In New York, restaurants don’t just sign up the way they do here–they have to apply and undergo rigorous screening. “There are 14 criteria” to be met for a restaurant to be accepted on their restaurant week roster, “which include Zagat and other culinary ratings, critical press/reviews, critically acclaimed chef/owner, and notable affiliations.” Nieporent declined to disclose the registration fee.
The set three-course meal prices are surprisingly modest for New York–$38 for dinner, $25 for lunch–which is lower than some of the MRW menus here.
The prices, says Nieporent, represent “a genuine value. At the best of times, restaurants hope to make a dime on the dollar–that’s not much, but if you attract a healthy volume of guests, you have a lot of dimes. After every Restaurant Week, we do a thorough review of the results.”
Maybe so, but a 35-year resident of New York’s Soho neighborhood who dines out at every winter NYC Restaurant Week says, “I often feel anger and apathy from the kitchen. Last year we went to Lafayette, and I thought the food was cookie-cutter prepped, with uninspired, skimpy portions. And the wait staff is barely able to suppress annoyance because most of the RW customers are bottom-feeder bargain hunters, and lousy tippers on top of an already reduced price bill.”
A Maine chef reports a similar experience at Boston’s version, too.
“I’ve been to Boston’s restaurant week,” says Shanna O’Hea, co-owner and co-chef at Academe Brasserie at the Kennebunk Inn. “I went to L’Espalier for lunch, which was very good. I think what’s good is that it gets people to try restaurants when they feel like they’re getting a deal. However, I think the experience may be very different when it’s not a busy ‘turn & burn’ week. I could tell from watching the waiter at this fine-dining establishment that the more affordable menu changed his service standard.”
It’s worth noting that Maine’s Restaurant Week doesn’t inspire such complaints about the food or service. And that Academe is itself an enthusiastic repeat MRW participant. (O’Hea and her husband are to be forgiven for having “had to pass this year,” though, in order to be “guest chefs on a Holland America cruise.”)
Southern Style
If the New York restaurant week model sounds too structured for Maine, Charleston’s restaurant week is by contrast very laid back.
“We’ve got a lot of restaurants–and we’ve got a lot of foodies,” says Kathy Britzius, executive director of the Greater Charleston Restaurant Association. Holding restaurant week in winter (this year January 6 to 17) “really helps a slow time of year.” There is a second restaurant week in the summer.

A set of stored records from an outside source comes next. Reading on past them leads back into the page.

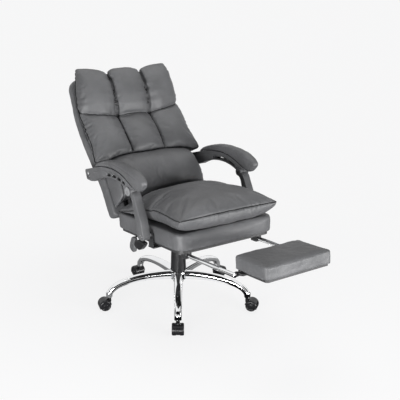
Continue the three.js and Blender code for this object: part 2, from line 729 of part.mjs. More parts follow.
// Back shell: a padded board with slots at the front for the two back bars
const hingePocketTop = 64;
const hingePocketFloor = hingeForward - hingeLugRadius - 8;
function backShell() {
  const outline = new THREE.Shape();
  const bottomRadius = 22;
  const topCentre = shellTop - shellTopCornerRadius;
  const bottomX = shellHalfWidthBottom - bottomRadius;
  const topX = shellHalfWidth(topCentre) - shellTopCornerRadius;
  const stations = [100, 180, 260, 340, 420, 500];
  outline.absarc(bottomX, shellBottom + bottomRadius, bottomRadius, -Math.PI / 2, 0);
  for (const up of stations) outline.lineTo(shellHalfWidth(up), up);
  outline.absarc(topX, topCentre, shellTopCornerRadius, 0, Math.PI / 2);
  outline.absarc(-topX, topCentre, shellTopCornerRadius, Math.PI / 2, Math.PI);
  for (const up of stations.toReversed()) outline.lineTo(-shellHalfWidth(up), up);
  outline.absarc(-bottomX, shellBottom + bottomRadius, bottomRadius, Math.PI, 1.5 * Math.PI);
  const board = slab(outline, 0, shellDepth, 10, 2, 3).rotateX(Math.PI / 2);
  const taper = shapeFrom([
    [-shellDepth, shellTaperBottom], [-shellDepthTop, shellTaperTop], [-shellDepthTop, shellTop + 10],
    [-shellDepth - 10, shellTop + 10], [-shellDepth - 10, shellTaperBottom],
  ]);
  const cuts = [sideSlab(taper, -shellHalfWidthTop - 10, shellHalfWidthTop + 10, 1)];
  for (const [, sign] of bothSides) {
    const pocketSides = ordered(sign * (hingePlateX - 15), sign * (backBarOuter + 7));
    const pocket = roundedRectangle(...pocketSides, shellBottom - 20, hingePocketTop, 1);
    const slotSides = ordered(sign * (backBarInner - seatGap), sign * (backBarOuter + seatGap));
    const slot = roundedRectangle(...slotSides, hingePocketTop - 24, backBarTop + seatGap, 1);
    for (const opening of [pocket, slot]) {
      cuts.push(slab(opening, hingePocketFloor, shellDepth + overrun, 0, 0, 1).rotateX(Math.PI / 2));
    }
    cuts.push(rodAlongX(
      hingePinRadius + seatGap, shellHalfWidthBottom - 15, shellHalfWidthTop + 20, sign,
      armRearInBack.y, armRearInBack.z, 12,
    ));
  }
  return cut(board, ...cuts);
}
part('back_shell', backShell(), leather, back);

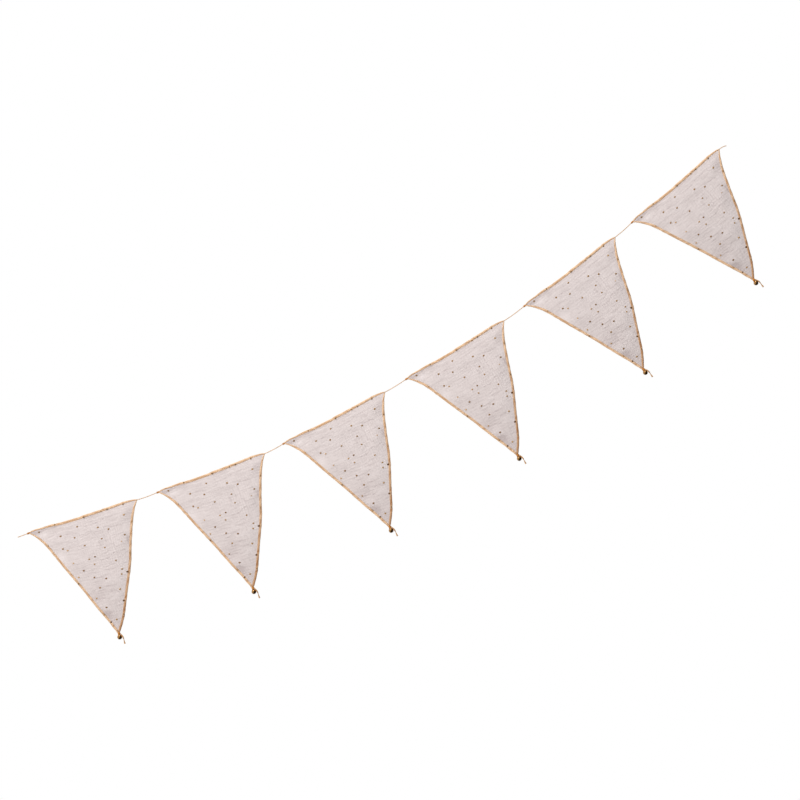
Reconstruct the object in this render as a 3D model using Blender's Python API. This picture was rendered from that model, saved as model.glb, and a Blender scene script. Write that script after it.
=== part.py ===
"""Fabric bunting: six pointed gauze flags on one thread chain, a small bell at each tip.

Metres, +Z up. The flags face -Y. The origin is the chain's upper end, and the
chain runs down to -X from there. Each flag has its own frame: across runs from its
left corner along the top, down runs towards the tip, out comes towards the viewer.
"""
import math

import bmesh
import bpy
from mathutils import Matrix, Vector

MM = 0.001

# Driving sizes, in millimetres.
CLOTH_THICK = 1.0
CLEAR = 0.3
BUTT_CLEAR = 0.4
TOP_WIDTH = 3.8
SIDE_WIDTH = 4.4
THREAD_OUTSIDE = 1.0
LIP_THICK = 0.65
LIP_TIP_SHARE = 0.6
NOSE_SHARE = 0.5
NOSE_ROUND = 0.5
STRING_DIAMETER = 1.3
TWIST_WAIST = 0.78
TAIL_DIAMETER = 1.7
BELL_DIAMETER = 8.0
BELL_WALL = 0.5
FLAG_WIDTH = 202.3

# The chain from its upper end down: each string, then the flag below it.
CHAIN = (
    # flag, string_length, string_slope_deg, string_bow, flag_slope_deg
    (6, 14.9, 26.4, 1.0, 39.6),
    (5, 43.2, 41.2, -0.7, 36.8),
    (4, 47.8, 35.9, -0.8, 30.4),
    (3, 47.5, 31.3, -0.8, 26.6),
    (2, 40.9, 27.7, -0.7, 19.5),
    (1, 42.0, 19.8, -0.7, 16.7),
)
LOWER_LENGTH = 21.8
LOWER_SLOPE = 20.2

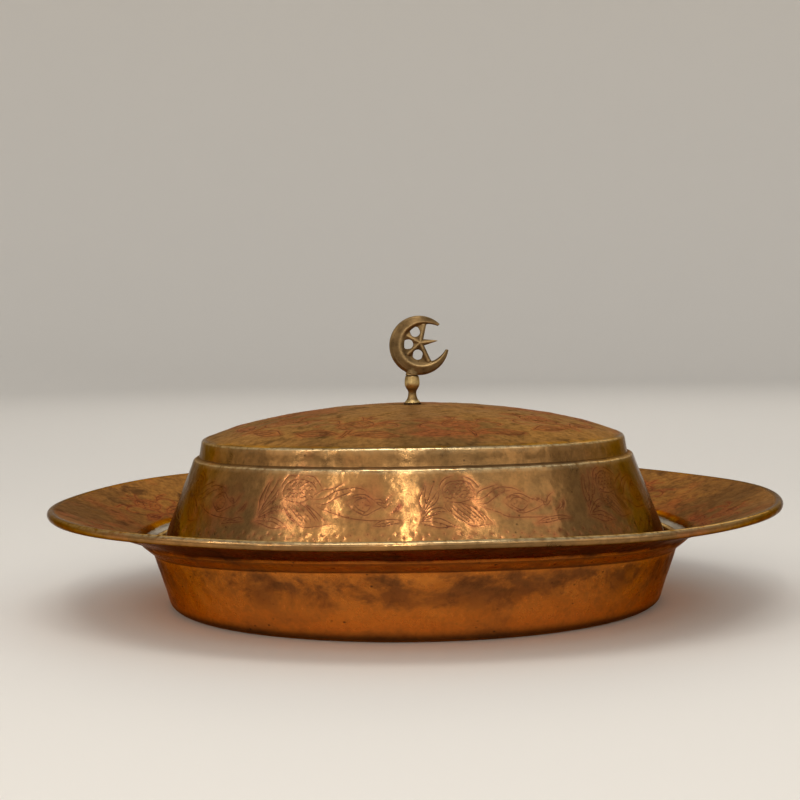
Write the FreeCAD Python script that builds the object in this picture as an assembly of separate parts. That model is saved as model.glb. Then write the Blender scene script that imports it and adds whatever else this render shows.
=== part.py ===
import FreeCAD, Part
import math
import os

# Lidded serving dish of tinned copper sheet. A round basin widens at a ledge that
# carries the lid, and ends in a broad rim whose edge is rolled over a wire. The lid
# has a leaning skirt, a step, a short band and a shallow dome. A cast crescent and
# star stands on a turned stem, and one tang holds both through the lid's top.
# Sizes are in millimetres. +Z is up, the origin is the middle of the base on the
# table, and the open side of the crescent faces +X.

# Dish, from the middle of the base outwards and upwards, on the sheet's underside.
dish_sheet = 1.5
base_radius = 157.0
base_bend_inside = 5.5
wall_height = 38.9
wall_flare = 11.4
ledge_foot_bend_inside = 1.6
ledge_width = 7.6
ledge_rise = 6.2
collar_foot_bend_inside = 2.0
collar_height = 2.4
collar_flare = 1.8
mouth_bend_inside = 3.0
rim_width = 54.45
rim_rise = 17.1
rim_wire_diameter = 1.9
rim_roll_turn_degrees = 300.0

# Lid, from its rolled foot upwards and inwards, on the sheet's outer face.
lid_sheet = 1.2
lid_seat_share = 0.35
lid_seat_clearance = 0.3
lid_wire_diameter = 1.2
lid_roll_turn_degrees = 290.0
flange_width = 6.3
foot_bend_inside = 1.8
skirt_height = 53.1
skirt_lean = 21.6
shoulder_bend_inside = 0.9
step_width = 3.3
step_rise = 1.4
step_bend_inside = 1.0
band_height = 10.4
band_lean = 1.9
crease_bend_inside = 1.0
dome_rise = 18.9
dome_crown_reach_share = 0.7085
dome_crown_slope_share = 1.2474

# A rolled edge stays this far off its wire.
roll_slack = 0.3

# Finial: a tang on the casting runs down through the stem, the washers, the lid and the nut.
tang_diameter = 3.2
tang_clearance = 0.1
lid_hole_diameter = 4.2
seat_washer_diameter = 11.0
seat_washer_thickness = 0.8
stem_foot_diameter = 9.8
stem_foot_rim = 1.0
stem_neck_diameter = 5.4
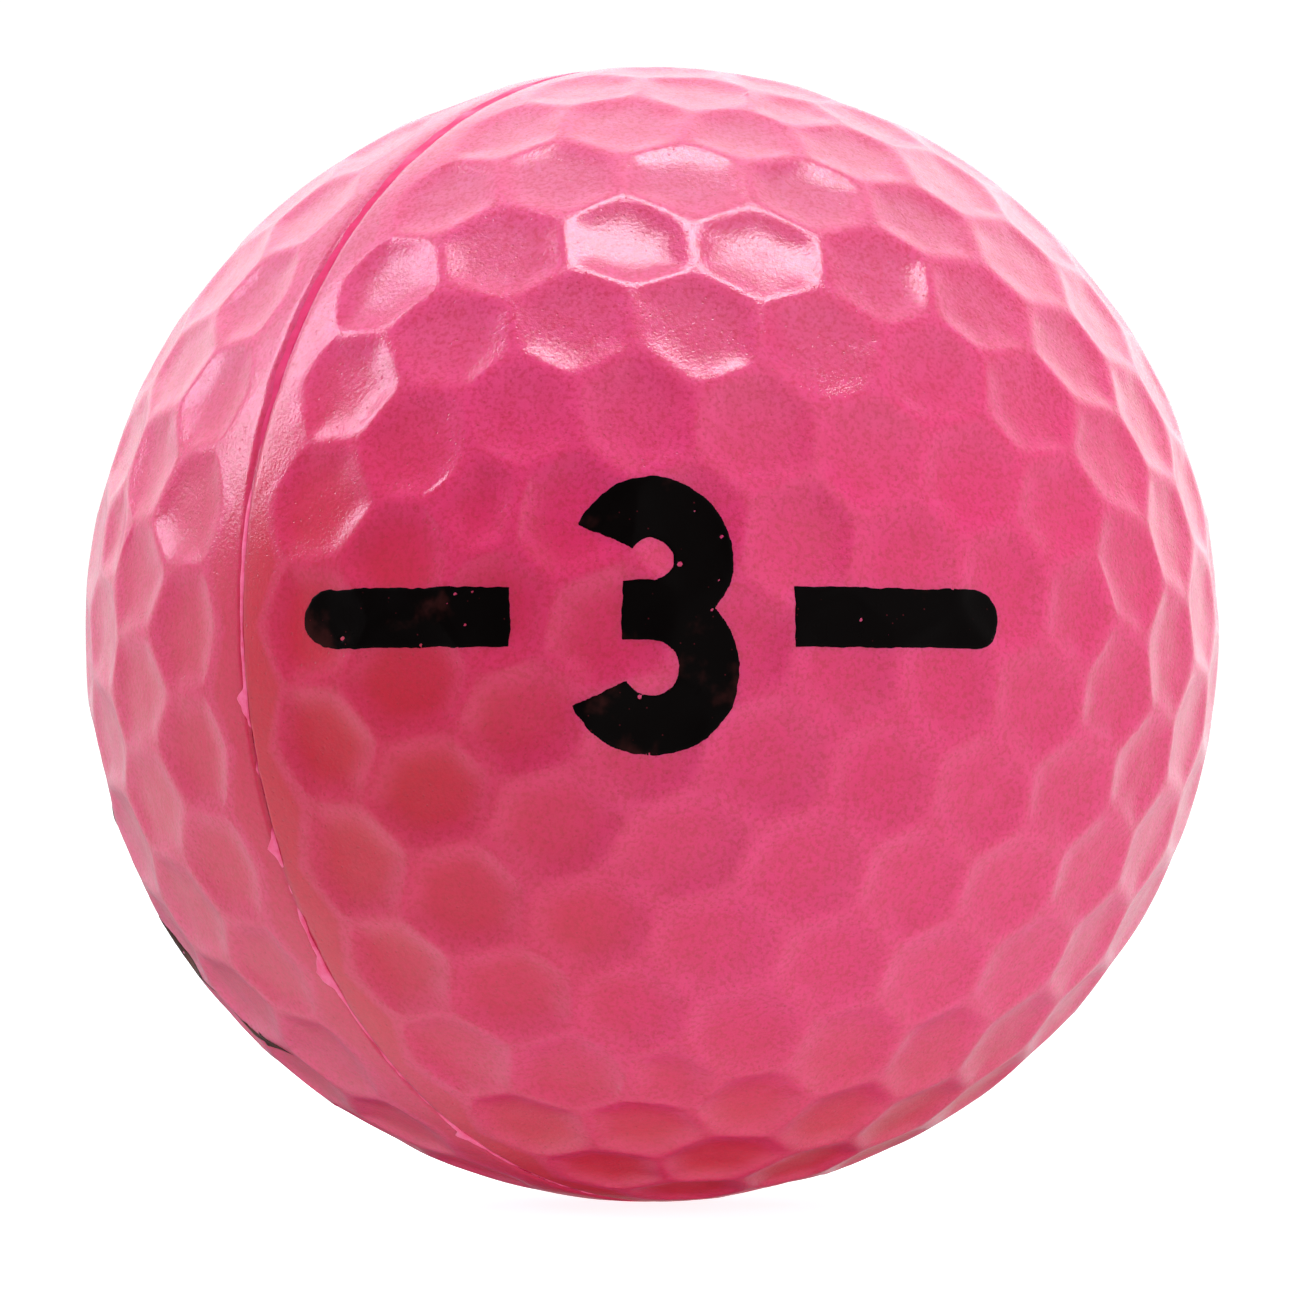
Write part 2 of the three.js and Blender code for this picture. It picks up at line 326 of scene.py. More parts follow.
flash_rise = along_seam(
    (-75, -0.03), (-58, -0.06), (-42, -0.07), (-36, -0.10), (-20, -0.11), (-2, -0.10),
    (1.5, 0.03), (15, 0.035), (17.3, 0.0), (19, 0.05), (21.5, 0.02), (22, -0.12), (25, -0.12),
    (26, -0.01), (27, -0.12), (31.5, -0.12), (33, 0.05), (35.5, 0.03), (36.5, -0.06),
    (40, -0.06), (41.5, 0.05), (50, 0.05), (52, -0.01), (54.5, -0.02), (56, -0.06),
    (61, -0.06), (61.8, -0.01), (63, -0.06), (68.5, -0.06), (70, 0.0), (74.5, 0.0),
    (76, -0.06), (108, -0.06), (112, 0.04), (115, 0.05), (119, -0.12), (148, -0.1),
    (155, 0.05), (210, 0.04), (216, -0.12), (248, -0.14), (258, 0.05), (275, 0.04),
)  # fmt: skip
flash_half_width = along_seam(
    (-75, 0.3), (-58, 0.32), (-42, 0.28), (-35, 0.25), (-12, 0.22), (-9, 0.14), (-1, 0.11),
    (2, 0.11), (21, 0.1), (22, 0.06), (31.5, 0.06), (32.5, 0.1), (40, 0.1),
    (42, 0.11), (50, 0.11), (52, 0.07), (68, 0.07), (72, 0.12), (76, 0.08), (100, 0.1),
    (118, 0.18), (150, 0.18), (158, 0.1), (210, 0.1), (218, 0.18), (248, 0.18), (258, 0.1),
)  # fmt: skip
FLASH_SHREDS = (
    # degrees along the seam, half length in degrees, reach in mm over the rear half
    (19.4, 1.6, 0.42),
    (34.0, 1.3, 0.30),
    (47.8, 2.1, 0.60),
    (72.6, 2.0, 0.26),
    (114.0, 1.8, 0.35),
    (160.0, 2.4, 0.45),
    (205.0, 1.5, 0.30),
    (262.0, 2.2, 0.5),
)


# Meshes


def mesh_object(name, points, faces, material, attributes=None):
    """An object of a mesh with smooth shading. points are in mm, in the ball's frame."""
    mesh = bpy.data.meshes.new(name)
    faces = np.asarray(faces)
    mesh.vertices.add(len(points))
    mesh.vertices.foreach_set("co", (np.asarray(points) * MM).astype(np.float32).ravel())
    sides = faces.shape[1]
    mesh.loops.add(faces.size)
    mesh.loops.foreach_set("vertex_index", faces.astype(np.int32).ravel())
    mesh.polygons.add(len(faces))
    mesh.polygons.foreach_set("loop_start", np.arange(0, faces.size, sides, dtype=np.int32))
    mesh.update(calc_edges=True)
    mesh.validate()
    for key, values in (attributes or {}).items():
        attribute = mesh.attributes.new(key, "FLOAT", "POINT")
        attribute.data.foreach_set("value", np.asarray(values, np.float32))
    mesh.polygons.foreach_set("use_smooth", np.ones(len(mesh.polygons), bool))
    mesh.materials.append(material)
    piece = bpy.data.objects.new(name, mesh)
    bpy.context.scene.collection.objects.link(piece)
    return piece


def stands_for(piece, slot, *nodes):
    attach(piece, "root")
    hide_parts(*nodes)
    return piece


def welded(points, faces, with_kept=False):
    """Joins points that coincide, and drops faces that have no area. The indices of the points
    that are kept come third, when they are asked for."""
    keys = np.round(points * 1e5).astype(np.int64)
    _, first, which = np.unique(keys, axis=0, return_index=True, return_inverse=True)
    faces = which.reshape(-1)[faces]
    distinct = [faces[:, i] != faces[:, j] for i in range(3) for j in range(i)]
    faces = faces[np.all(distinct, axis=0)]
    return (points[first], faces, first) if with_kept else (points[first], faces)


def sector(centre, corner, next_corner, rings):
    """Directions and triangles of one slice of a cell, from its centre to one side."""
    points, faces, start = [centre], [], 0
    for ring in range(1, rings + 1):
        share = ring / rings
        across = (np.arange(ring + 1) / ring)[:, None]
        edge = corner * (1 - across) + next_corner * across
        points += list(centre * (1 - share) + edge * share)
        inner, outer = start, start + ring
        for i in range(ring):
            faces.append((inner + i, outer + i, outer + i + 1))
            if i < ring - 1:
                faces.append((inner + i, outer + i + 1, inner + i + 1))
        start = outer
    return np.array(points), np.array(faces)


def dimple_directions():
    """Directions and triangles of every dimple of one half."""
    all_points, all_faces, count = [], [], 0
    for cell in range(PATTERN.count):
        corners = PATTERN.corners[cell]
        for i in range(len(corners)):
            slice_points, faces = sector(
                PATTERN.centres[cell], corners[i], corners[(i + 1) % len(corners)], CELL_RINGS
            )
            all_points.append(slice_points)
            all_faces.append(faces + count)
            count += len(slice_points)
    return unit(np.concatenate(all_points)), np.concatenate(all_faces)


def seam_edge():
    """Directions along the zigzag lower edge of the last row, all round the seam."""
    knots = []
    row = PATTERN.centres[PATTERN.last_row_start : PATTERN.count]
    land = PATTERN.centres[PATTERN.land_centres]
    for i in range(SEAM_ROW_COUNT):
        after = row[(i + 1) % SEAM_ROW_COUNT]
        knots.append(unit(row[i] + land[i - 1] + land[i]))
        knots.append(unit(row[i] + land[i] + after))
    points = []
    for i, knot in enumerate(knots):
        after = knots[(i + 1) % len(knots)]
        for step in range(CELL_RINGS):
            points.append(knot * (1 - step / CELL_RINGS) + after * step / CELL_RINGS)
    return unit(np.array(points))


def grid_faces(rows, columns):
    """Triangles between the rows of a grid that closes on itself along its rows."""
    i = np.arange(rows - 1)[:, None] * columns
    j = np.arange(columns)[None, :]
    after = (j + 1) % columns
    a, b, c, d = i + j, i + after, i + columns + after, i + columns + j
    lower = np.stack([a, d, b], -1).reshape(-1, 3)
    upper = np.stack([b, d, c], -1).reshape(-1, 3)
    return np.concatenate([lower, upper])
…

Membership in the GCRA is $300 per year; participation in the January week is an additional $300, plus $250 worth of gift cards for the association to hand out as promotion for the week. “We have about 140 restaurants participating.”
Charleston’s bit of learned wisdom: “In the beginning, we structured the meal prices, but now we let each place do its own thing. This works so much better.” As a result, you might have a two-course lunch for $12 at the Lowcountry Bistro, $15 cocktail/food pairings at The Gin Joint, or a three-course dinner at Circa 1886 for $45.
Back Home
Tiqa had only been open a few weeks when it signed up for its first restaurant week in 2015. “We had a great time,” says general manager Patrick Morang. This year, they’re signed up for lunch and dinner, and dinner means an exotic three-course Mediterranean feast for $35.
“I was at David’s for nine years before I came to Tiqa, so I’ve been in [MRW] from the get-go.” Morang is a fan. He’s got Tiqa signed up for “all three special events this year.” There’s the extremely popular breakfast cook-off event at Seadog Brewing Co. in South Portland on February 28, which serves as the official kick-off of the week; a coffee-and-dessert-pairing event at Coffee By Design’s Diamond Street headquarters on March 13; and a new “Spirit Quest”–a “wandering” tasting tour in the Old Port on Sunday, February 28.
“The Quest is going to be really fun,” says Morang. “You get a map when you buy a [$35] ticket, and you’ll go to participating restaurants for a cocktail and food pairing. At the designated time, everyone meets at the concluding place to vote and the winner will be announced.”
“The idea of the Quest is to bring the ‘signature event’ we’d been holding at a single venue back to having it take place in the restaurants,” says Jim Britt. “Participants can roam around on their own once they have the list of participating places.”
Well, aren’t we all ready for a little fun right now? And isn’t restaurant week a pretty good excuse to emerge from hibernation?